* DATA SECTION *
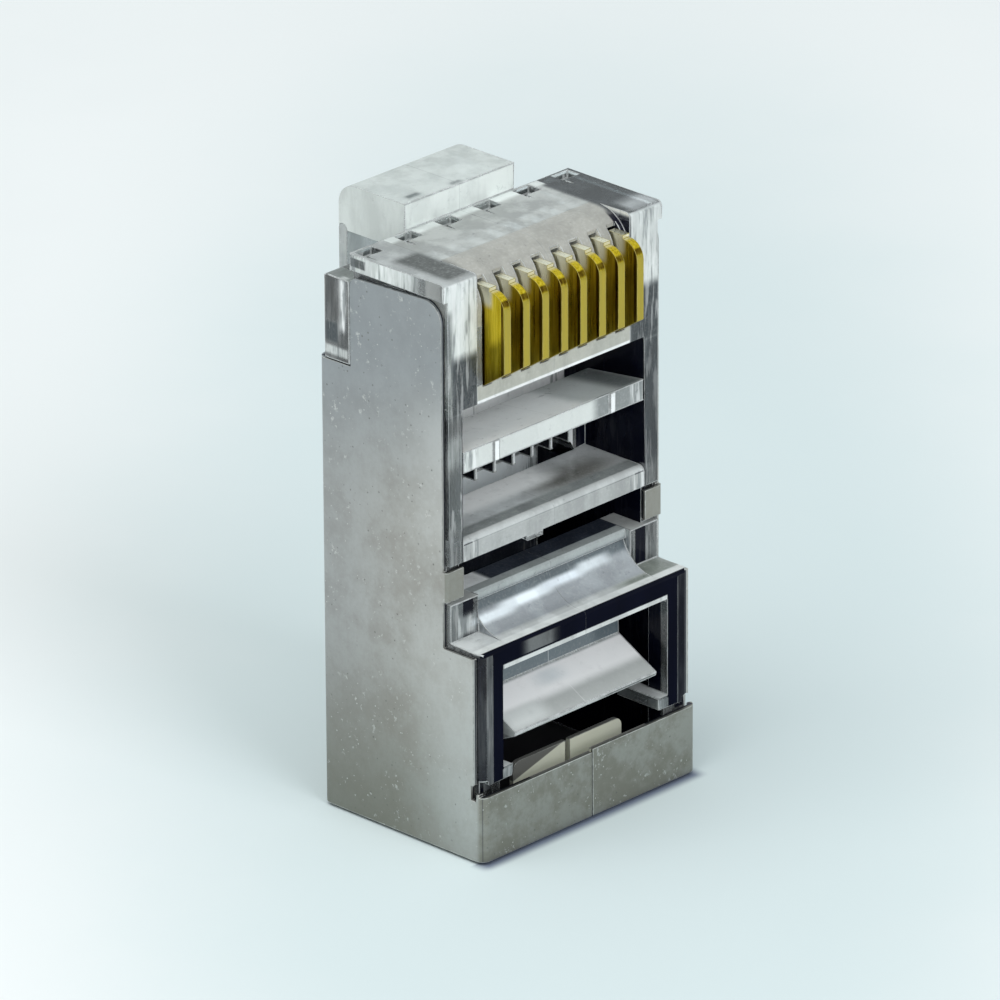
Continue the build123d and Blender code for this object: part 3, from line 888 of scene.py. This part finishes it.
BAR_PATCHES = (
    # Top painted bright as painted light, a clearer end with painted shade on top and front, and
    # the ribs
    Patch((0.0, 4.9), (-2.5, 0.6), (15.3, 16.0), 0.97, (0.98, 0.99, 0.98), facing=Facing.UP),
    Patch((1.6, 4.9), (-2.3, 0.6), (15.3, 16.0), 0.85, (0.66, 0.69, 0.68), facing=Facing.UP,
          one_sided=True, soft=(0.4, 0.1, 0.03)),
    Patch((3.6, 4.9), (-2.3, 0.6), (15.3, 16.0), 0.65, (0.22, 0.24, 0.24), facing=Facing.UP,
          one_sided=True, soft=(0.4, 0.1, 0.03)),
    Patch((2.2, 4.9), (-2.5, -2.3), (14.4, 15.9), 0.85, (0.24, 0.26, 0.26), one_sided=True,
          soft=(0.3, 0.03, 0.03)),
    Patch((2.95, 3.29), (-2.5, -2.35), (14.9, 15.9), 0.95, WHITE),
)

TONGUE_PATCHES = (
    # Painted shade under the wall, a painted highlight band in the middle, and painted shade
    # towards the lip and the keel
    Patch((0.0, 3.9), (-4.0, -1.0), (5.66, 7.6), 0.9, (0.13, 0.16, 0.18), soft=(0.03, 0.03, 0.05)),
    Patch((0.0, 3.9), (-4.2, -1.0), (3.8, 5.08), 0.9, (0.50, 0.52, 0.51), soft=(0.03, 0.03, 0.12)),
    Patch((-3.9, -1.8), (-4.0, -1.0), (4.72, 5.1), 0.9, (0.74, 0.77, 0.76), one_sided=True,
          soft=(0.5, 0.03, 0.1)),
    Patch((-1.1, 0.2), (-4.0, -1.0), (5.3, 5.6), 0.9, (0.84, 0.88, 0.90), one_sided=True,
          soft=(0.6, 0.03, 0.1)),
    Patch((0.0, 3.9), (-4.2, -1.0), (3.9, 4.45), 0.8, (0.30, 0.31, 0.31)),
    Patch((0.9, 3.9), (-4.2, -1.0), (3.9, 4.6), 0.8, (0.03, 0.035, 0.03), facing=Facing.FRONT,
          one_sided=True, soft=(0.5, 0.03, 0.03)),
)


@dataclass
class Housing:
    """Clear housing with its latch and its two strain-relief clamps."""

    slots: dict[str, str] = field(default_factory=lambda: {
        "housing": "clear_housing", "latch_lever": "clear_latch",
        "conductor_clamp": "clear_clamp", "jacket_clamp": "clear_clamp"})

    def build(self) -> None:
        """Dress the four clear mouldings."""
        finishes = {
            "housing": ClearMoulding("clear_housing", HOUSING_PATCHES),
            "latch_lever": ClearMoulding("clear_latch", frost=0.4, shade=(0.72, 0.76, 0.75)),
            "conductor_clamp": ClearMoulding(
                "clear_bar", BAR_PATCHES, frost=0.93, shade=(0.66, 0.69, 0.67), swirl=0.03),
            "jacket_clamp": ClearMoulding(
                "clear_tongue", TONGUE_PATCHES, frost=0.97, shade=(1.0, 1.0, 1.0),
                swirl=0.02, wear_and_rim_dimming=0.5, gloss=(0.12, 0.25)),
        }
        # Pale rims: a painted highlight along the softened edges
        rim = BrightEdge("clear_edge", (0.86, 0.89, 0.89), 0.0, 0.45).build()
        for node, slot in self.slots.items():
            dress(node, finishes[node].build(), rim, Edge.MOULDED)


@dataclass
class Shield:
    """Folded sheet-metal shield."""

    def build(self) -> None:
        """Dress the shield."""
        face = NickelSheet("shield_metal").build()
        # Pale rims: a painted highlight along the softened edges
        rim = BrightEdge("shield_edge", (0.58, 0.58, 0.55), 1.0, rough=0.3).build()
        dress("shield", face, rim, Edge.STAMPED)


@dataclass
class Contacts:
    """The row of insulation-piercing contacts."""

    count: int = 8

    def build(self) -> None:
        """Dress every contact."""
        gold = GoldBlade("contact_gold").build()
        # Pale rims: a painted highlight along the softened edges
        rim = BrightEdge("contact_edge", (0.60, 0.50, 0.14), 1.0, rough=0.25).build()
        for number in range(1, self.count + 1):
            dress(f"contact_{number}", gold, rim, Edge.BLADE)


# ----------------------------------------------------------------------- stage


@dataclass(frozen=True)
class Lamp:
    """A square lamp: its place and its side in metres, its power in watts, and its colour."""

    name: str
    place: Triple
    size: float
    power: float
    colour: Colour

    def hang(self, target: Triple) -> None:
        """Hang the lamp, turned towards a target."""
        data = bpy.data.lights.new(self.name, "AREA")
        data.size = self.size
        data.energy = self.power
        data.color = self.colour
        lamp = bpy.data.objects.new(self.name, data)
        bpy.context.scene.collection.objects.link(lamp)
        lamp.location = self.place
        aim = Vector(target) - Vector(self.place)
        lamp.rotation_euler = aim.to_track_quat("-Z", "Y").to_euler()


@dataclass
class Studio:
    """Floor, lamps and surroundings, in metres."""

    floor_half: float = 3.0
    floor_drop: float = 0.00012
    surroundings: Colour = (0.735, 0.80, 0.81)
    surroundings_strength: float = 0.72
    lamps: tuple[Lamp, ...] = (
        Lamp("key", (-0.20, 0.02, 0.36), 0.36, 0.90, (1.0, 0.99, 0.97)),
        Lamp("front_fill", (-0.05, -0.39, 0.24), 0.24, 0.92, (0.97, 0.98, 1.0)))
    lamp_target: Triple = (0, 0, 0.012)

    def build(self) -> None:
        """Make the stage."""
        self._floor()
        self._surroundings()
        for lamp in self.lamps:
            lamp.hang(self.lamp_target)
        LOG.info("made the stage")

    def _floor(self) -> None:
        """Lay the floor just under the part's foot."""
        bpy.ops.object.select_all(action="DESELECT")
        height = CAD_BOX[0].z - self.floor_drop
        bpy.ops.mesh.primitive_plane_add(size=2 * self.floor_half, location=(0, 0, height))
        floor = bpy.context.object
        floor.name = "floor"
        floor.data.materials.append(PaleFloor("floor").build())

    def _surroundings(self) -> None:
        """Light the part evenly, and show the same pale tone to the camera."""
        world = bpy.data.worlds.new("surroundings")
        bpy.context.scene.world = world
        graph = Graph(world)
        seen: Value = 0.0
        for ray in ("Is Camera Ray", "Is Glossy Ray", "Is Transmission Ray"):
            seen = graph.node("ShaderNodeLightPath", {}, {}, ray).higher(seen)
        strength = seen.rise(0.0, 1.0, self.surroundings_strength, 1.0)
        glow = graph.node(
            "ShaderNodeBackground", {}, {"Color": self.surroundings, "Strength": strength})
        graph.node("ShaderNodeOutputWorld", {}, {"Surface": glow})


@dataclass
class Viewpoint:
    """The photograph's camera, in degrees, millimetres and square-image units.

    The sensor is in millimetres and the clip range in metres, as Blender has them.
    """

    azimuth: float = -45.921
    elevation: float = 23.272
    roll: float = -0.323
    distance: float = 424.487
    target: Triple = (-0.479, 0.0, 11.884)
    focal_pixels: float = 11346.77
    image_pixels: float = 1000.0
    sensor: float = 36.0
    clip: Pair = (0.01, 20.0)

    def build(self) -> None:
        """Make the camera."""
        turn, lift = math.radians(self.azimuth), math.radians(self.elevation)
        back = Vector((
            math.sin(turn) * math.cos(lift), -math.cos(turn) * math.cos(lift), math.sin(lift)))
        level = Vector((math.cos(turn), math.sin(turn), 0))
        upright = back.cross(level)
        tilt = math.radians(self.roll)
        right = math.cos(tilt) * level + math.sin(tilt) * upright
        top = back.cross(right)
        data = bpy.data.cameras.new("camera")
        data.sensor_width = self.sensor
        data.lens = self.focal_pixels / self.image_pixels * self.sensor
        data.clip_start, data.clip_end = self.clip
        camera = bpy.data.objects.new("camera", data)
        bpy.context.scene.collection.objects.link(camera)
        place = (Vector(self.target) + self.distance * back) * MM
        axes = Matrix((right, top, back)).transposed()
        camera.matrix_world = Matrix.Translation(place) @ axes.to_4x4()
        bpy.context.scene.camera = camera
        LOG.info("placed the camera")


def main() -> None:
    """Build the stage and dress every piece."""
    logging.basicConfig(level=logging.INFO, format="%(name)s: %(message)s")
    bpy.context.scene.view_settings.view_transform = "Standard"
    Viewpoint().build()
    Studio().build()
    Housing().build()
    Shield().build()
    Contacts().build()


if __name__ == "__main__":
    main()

* PROBLEM DESCRIPTION *
Copy each line of the data that contains the word "Blender".

* THE COMPLETED TASK *
Continue the build123d and Blender code for this object: part 3, from line 888 of scene.py. This part finishes it.
    The sensor is in millimetres and the clip range in metres, as Blender has them.